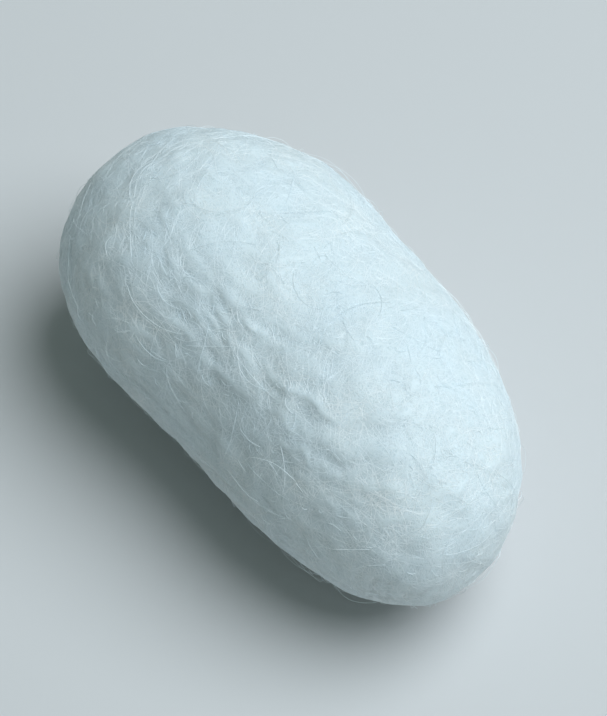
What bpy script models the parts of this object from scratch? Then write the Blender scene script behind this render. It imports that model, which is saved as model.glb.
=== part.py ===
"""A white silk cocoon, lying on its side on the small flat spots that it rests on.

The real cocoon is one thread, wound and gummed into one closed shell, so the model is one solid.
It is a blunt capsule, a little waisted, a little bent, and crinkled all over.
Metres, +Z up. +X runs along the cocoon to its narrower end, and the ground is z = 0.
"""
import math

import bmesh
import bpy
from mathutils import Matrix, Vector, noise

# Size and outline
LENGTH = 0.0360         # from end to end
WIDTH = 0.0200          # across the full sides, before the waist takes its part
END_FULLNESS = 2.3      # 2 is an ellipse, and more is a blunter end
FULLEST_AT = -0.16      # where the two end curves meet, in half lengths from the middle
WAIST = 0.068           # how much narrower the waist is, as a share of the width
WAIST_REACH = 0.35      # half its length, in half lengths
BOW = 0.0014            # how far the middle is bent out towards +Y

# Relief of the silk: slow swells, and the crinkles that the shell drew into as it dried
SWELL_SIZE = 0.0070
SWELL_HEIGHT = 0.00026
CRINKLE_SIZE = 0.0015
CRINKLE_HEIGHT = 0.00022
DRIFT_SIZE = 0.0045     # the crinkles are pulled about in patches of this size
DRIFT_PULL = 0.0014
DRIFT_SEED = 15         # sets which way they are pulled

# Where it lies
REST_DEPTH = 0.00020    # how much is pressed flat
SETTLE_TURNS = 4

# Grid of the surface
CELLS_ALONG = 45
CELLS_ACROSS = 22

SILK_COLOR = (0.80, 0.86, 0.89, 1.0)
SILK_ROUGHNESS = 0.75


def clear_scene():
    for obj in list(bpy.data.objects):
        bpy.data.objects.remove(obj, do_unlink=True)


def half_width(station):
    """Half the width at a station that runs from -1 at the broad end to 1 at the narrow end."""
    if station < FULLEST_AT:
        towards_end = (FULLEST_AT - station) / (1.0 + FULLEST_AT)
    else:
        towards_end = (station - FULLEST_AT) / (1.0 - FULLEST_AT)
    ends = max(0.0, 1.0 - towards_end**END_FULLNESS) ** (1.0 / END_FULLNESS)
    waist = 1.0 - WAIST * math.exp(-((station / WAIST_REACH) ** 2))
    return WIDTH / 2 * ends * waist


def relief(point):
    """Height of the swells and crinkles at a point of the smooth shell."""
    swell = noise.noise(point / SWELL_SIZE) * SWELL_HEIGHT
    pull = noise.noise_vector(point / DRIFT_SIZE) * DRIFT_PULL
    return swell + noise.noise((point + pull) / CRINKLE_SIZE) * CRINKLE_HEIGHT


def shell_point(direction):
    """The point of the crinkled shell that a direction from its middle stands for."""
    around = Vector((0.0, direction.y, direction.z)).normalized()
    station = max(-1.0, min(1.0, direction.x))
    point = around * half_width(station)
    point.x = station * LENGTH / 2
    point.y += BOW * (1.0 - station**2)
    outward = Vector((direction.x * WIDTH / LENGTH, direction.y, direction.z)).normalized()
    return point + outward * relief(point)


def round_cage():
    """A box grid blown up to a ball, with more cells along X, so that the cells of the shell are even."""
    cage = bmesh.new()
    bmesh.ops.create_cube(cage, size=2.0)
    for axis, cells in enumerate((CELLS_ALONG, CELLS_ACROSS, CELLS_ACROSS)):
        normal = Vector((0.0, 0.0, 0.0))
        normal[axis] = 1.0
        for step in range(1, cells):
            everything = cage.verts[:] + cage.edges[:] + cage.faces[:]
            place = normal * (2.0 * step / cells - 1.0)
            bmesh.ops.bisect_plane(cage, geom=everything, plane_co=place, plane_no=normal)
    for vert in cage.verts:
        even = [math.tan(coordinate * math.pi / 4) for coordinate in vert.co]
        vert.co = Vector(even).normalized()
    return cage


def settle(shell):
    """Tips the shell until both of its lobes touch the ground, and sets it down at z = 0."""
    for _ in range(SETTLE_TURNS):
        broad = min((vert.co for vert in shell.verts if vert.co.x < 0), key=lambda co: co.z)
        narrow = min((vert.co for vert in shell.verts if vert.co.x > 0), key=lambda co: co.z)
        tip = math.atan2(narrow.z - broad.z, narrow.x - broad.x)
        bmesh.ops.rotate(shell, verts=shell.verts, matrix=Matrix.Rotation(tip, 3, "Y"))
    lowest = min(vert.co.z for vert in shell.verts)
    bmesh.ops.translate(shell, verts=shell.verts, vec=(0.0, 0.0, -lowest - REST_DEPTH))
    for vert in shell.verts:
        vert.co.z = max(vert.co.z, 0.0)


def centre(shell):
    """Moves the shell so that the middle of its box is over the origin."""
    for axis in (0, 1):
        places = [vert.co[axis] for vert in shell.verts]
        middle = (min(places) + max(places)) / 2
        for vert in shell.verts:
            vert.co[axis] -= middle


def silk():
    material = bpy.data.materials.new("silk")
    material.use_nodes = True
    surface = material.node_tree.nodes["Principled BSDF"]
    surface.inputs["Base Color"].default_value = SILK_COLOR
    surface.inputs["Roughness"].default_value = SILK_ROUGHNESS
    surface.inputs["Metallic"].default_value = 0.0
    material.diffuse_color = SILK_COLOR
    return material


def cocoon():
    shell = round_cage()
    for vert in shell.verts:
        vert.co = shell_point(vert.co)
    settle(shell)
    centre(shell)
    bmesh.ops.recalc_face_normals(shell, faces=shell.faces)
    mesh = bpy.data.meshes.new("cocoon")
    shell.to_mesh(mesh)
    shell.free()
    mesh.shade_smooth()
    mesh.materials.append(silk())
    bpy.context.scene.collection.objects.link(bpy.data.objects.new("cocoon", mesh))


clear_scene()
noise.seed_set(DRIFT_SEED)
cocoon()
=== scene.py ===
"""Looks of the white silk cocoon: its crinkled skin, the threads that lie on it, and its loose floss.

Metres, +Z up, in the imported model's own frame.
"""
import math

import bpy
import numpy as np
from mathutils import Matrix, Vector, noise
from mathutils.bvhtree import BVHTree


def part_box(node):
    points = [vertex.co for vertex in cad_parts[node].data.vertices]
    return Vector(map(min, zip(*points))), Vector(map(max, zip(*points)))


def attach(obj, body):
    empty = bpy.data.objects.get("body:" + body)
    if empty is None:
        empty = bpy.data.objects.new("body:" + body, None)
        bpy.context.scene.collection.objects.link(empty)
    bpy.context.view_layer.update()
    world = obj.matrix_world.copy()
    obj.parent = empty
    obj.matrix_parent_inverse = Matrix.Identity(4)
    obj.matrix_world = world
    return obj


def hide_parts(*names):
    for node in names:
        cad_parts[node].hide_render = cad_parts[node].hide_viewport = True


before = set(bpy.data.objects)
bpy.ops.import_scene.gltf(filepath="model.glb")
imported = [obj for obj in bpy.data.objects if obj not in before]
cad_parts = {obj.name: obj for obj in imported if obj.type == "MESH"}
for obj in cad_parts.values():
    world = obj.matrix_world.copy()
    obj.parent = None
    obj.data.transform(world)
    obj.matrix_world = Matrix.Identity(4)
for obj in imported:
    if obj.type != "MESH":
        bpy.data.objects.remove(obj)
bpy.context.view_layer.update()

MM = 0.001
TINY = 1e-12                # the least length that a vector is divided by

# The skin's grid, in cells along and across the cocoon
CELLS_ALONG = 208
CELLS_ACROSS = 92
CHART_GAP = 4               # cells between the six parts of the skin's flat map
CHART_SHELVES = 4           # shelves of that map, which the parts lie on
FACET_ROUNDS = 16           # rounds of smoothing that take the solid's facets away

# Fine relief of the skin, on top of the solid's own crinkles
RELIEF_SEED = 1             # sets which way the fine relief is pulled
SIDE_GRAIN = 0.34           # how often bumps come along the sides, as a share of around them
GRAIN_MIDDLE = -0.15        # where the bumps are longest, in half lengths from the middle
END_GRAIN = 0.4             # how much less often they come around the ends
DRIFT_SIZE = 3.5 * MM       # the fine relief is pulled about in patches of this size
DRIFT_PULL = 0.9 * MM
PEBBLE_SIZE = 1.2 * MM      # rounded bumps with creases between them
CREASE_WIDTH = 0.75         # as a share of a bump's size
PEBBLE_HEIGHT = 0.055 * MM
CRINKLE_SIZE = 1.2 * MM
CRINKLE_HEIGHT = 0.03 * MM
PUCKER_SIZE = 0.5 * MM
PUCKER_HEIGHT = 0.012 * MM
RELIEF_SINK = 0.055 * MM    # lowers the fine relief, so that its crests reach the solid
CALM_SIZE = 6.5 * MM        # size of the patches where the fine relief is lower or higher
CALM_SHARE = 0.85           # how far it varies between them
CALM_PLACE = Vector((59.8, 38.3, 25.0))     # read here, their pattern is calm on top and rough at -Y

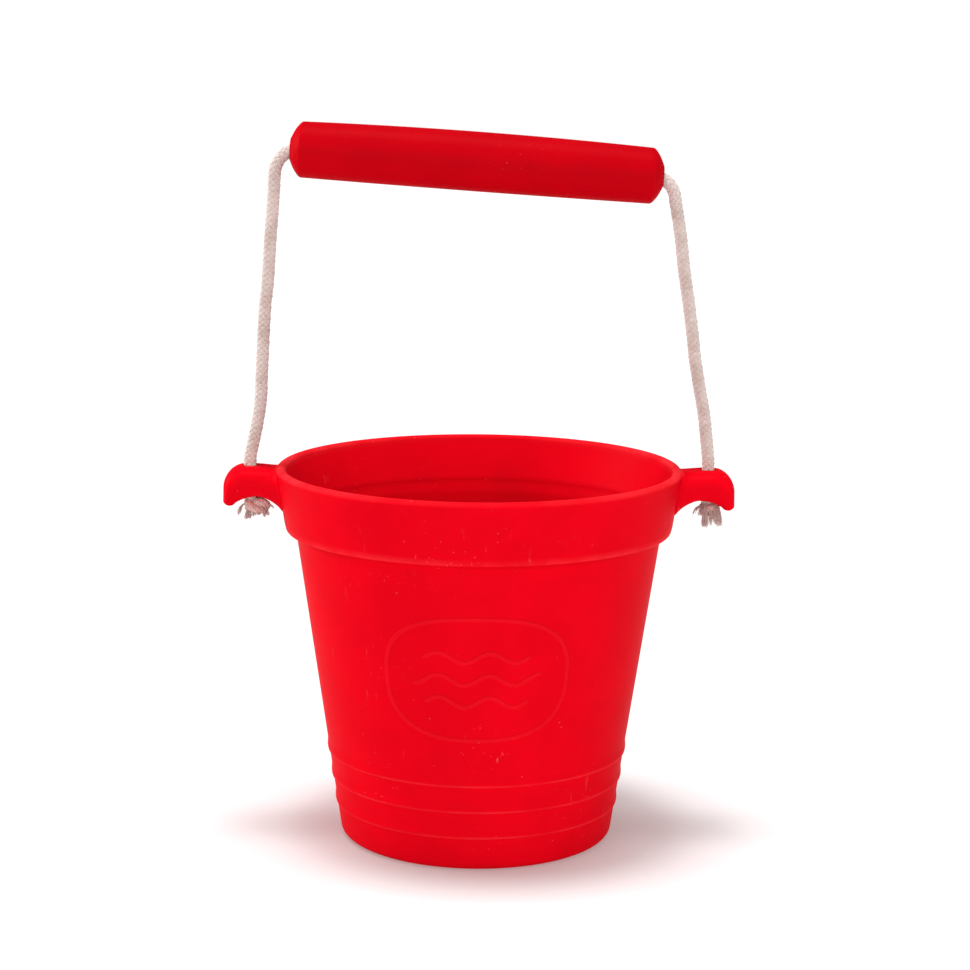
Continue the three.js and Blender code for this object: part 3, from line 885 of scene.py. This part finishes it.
┄┄┄┄┄┄┄┄┄┄┄┄┄┄┄┄┄┄┄┄
> TASK PROMPT: From the listing above, output exactly the run of lines that starts with the line containing "obj.matrix_world = Matrix.Identity(4)" and ends with the line containing "TINY = 1e-12".

> REPLY:
    obj.matrix_world = Matrix.Identity(4)
for obj in imported:
    if obj.type != "MESH":
        bpy.data.objects.remove(obj)
bpy.context.view_layer.update()

MM = 0.001
TINY = 1e-12                # the least length that a vector is divided by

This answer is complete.